## Work to do
Can all of these lines be returned exactly?
═════ Data section ═════
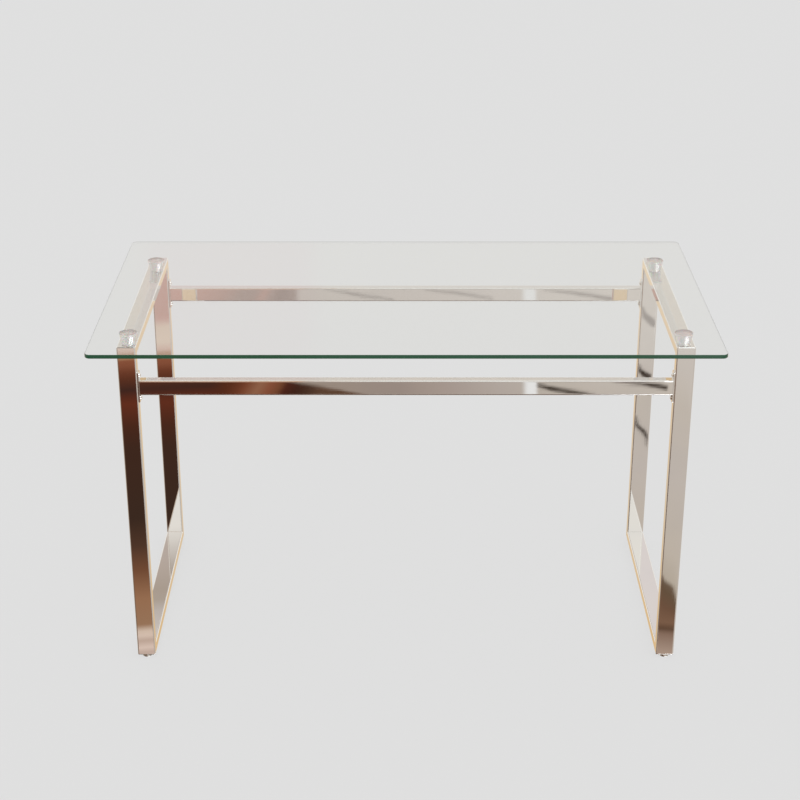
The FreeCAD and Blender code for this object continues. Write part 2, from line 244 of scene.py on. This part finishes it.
def pad_plastic(name):
    """Soft clear PVC, slightly milky, with flow marks from the mould. Its flat top, pressed to the glass, has a
    painted shade: it is given a greyer colour than the sides."""
    material, tree, output = new_material(name)
    place = stretched(tree, (1.0, 1.0, 1.0))
    flow = noise(tree, stretched(tree, (120.0, 120.0, 380.0)), 1.0, 3.0, 0.6)
    cloud = noise(tree, place, 90.0, 2.0, 0.5)
    geometry = add(tree, "ShaderNodeNewGeometry")
    up = add(tree, "ShaderNodeSeparateXYZ", {"Vector": geometry.outputs["True Normal"]}).outputs["Z"]
    sides = blend(tree, cloud, srgb(243, 238, 235), srgb(254, 250, 248))
    # painted shade: faces turned upwards, the top pressed to the glass, get a greyer colour than the sides
    colour = blend(tree, step(tree, up, 0.8, 0.95), sides, srgb(232, 217, 213))
    rough = calc(tree, "MULTIPLY_ADD", flow, 0.08, 0.05)
    inputs = {"Base Color": colour, "Roughness": rough, "IOR": 1.53, "Transmission Weight": 0.25,
              "Subsurface Weight": 0.2, "Subsurface Scale": 0.004, "Coat Weight": 0.9, "Coat Roughness": 0.05, "Coat IOR": 1.85,
              "Normal": bump(tree, flow, 0.00003)}
    shader = add(tree, "ShaderNodeBsdfPrincipled", inputs)
    tree.links.new(shader.outputs[0], output.inputs["Surface"])
    return material


# ---- turned pieces ------------------------------------------------------------------------------
def lathe(name, profile, centre, material, segments=72, flutes=0, flute_depth=0.0, fluted=(0.0, 0.0)):
    """Turns a (radius, height) profile about a vertical axis through centre. Heights are in the row frame.
    Between the two fluted heights the radius is pulled in by soft grooves."""
    mesh = bmesh.new()
    rings = []
    for radius, height in profile:
        ring = []
        if radius == 0:
            ring = [mesh.verts.new((centre[0], centre[1], height))]
        else:
            for i in range(segments):
                angle = 2 * math.pi * i / segments
                r = radius
                if flutes and fluted[0] < height < fluted[1]:
                    r -= flute_depth * (0.5 + 0.5 * math.cos(flutes * angle)) ** 2
                ring.append(mesh.verts.new((centre[0] + r * math.cos(angle), centre[1] + r * math.sin(angle), height)))
        rings.append(ring)
    for low, high in zip(rings, rings[1:]):
        for i in range(segments):
            corners = [low[i % len(low)], low[(i + 1) % len(low)], high[(i + 1) % len(high)], high[i % len(high)]]
            corners = list(dict.fromkeys(corners))
            if len(corners) > 2:
                mesh.faces.new(corners)
    bmesh.ops.recalc_face_normals(mesh, faces=mesh.faces)
    data = bpy.data.meshes.new(name)
    mesh.to_mesh(data)
    mesh.free()
    for face in data.polygons:
        face.use_smooth = True
    data.materials.append(material)
    piece = bpy.data.objects.new(name, data)
    bpy.context.scene.collection.objects.link(piece)
    return piece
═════
## Problem solution
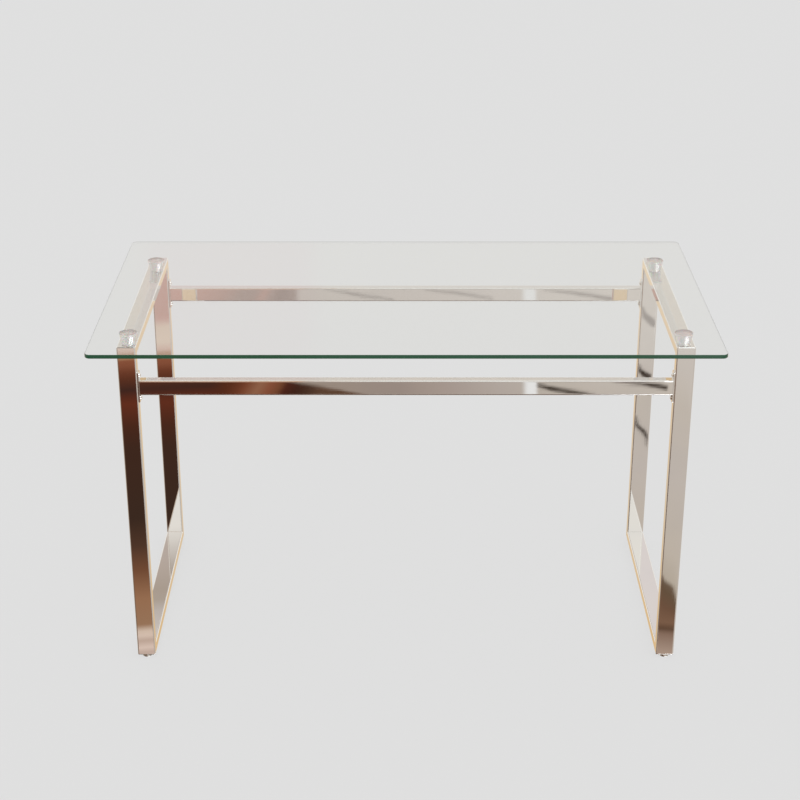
The FreeCAD and Blender code for this object continues. Write part 2, from line 244 of scene.py on. This part finishes it.
def pad_plastic(name):
    """Soft clear PVC, slightly milky, with flow marks from the mould. Its flat top, pressed to the glass, has a
    painted shade: it is given a greyer colour than the sides."""
    material, tree, output = new_material(name)
    place = stretched(tree, (1.0, 1.0, 1.0))
    flow = noise(tree, stretched(tree, (120.0, 120.0, 380.0)), 1.0, 3.0, 0.6)
    cloud = noise(tree, place, 90.0, 2.0, 0.5)
    geometry = add(tree, "ShaderNodeNewGeometry")
    up = add(tree, "ShaderNodeSeparateXYZ", {"Vector": geometry.outputs["True Normal"]}).outputs["Z"]
    sides = blend(tree, cloud, srgb(243, 238, 235), srgb(254, 250, 248))
    # painted shade: faces turned upwards, the top pressed to the glass, get a greyer colour than the sides
    colour = blend(tree, step(tree, up, 0.8, 0.95), sides, srgb(232, 217, 213))
    rough = calc(tree, "MULTIPLY_ADD", flow, 0.08, 0.05)
    inputs = {"Base Color": colour, "Roughness": rough, "IOR": 1.53, "Transmission Weight": 0.25,
              "Subsurface Weight": 0.2, "Subsurface Scale": 0.004, "Coat Weight": 0.9, "Coat Roughness": 0.05, "Coat IOR": 1.85,
              "Normal": bump(tree, flow, 0.00003)}
    shader = add(tree, "ShaderNodeBsdfPrincipled", inputs)
    tree.links.new(shader.outputs[0], output.inputs["Surface"])
    return material


# ---- turned pieces ------------------------------------------------------------------------------
def lathe(name, profile, centre, material, segments=72, flutes=0, flute_depth=0.0, fluted=(0.0, 0.0)):
    """Turns a (radius, height) profile about a vertical axis through centre. Heights are in the row frame.
    Between the two fluted heights the radius is pulled in by soft grooves."""
    mesh = bmesh.new()
    rings = []
    for radius, height in profile:
        ring = []
        if radius == 0:
            ring = [mesh.verts.new((centre[0], centre[1], height))]
        else:
            for i in range(segments):
                angle = 2 * math.pi * i / segments
                r = radius
                if flutes and fluted[0] < height < fluted[1]:
                    r -= flute_depth * (0.5 + 0.5 * math.cos(flutes * angle)) ** 2
                ring.append(mesh.verts.new((centre[0] + r * math.cos(angle), centre[1] + r * math.sin(angle), height)))
        rings.append(ring)
    for low, high in zip(rings, rings[1:]):
        for i in range(segments):
            corners = [low[i % len(low)], low[(i + 1) % len(low)], high[(i + 1) % len(high)], high[i % len(high)]]
            corners = list(dict.fromkeys(corners))
            if len(corners) > 2:
                mesh.faces.new(corners)
    bmesh.ops.recalc_face_normals(mesh, faces=mesh.faces)
    data = bpy.data.meshes.new(name)
    mesh.to_mesh(data)
    mesh.free()
    for face in data.polygons:
        face.use_smooth = True
    data.materials.append(material)
    piece = bpy.data.objects.new(name, data)
    bpy.context.scene.collection.objects.link(piece)
    return piece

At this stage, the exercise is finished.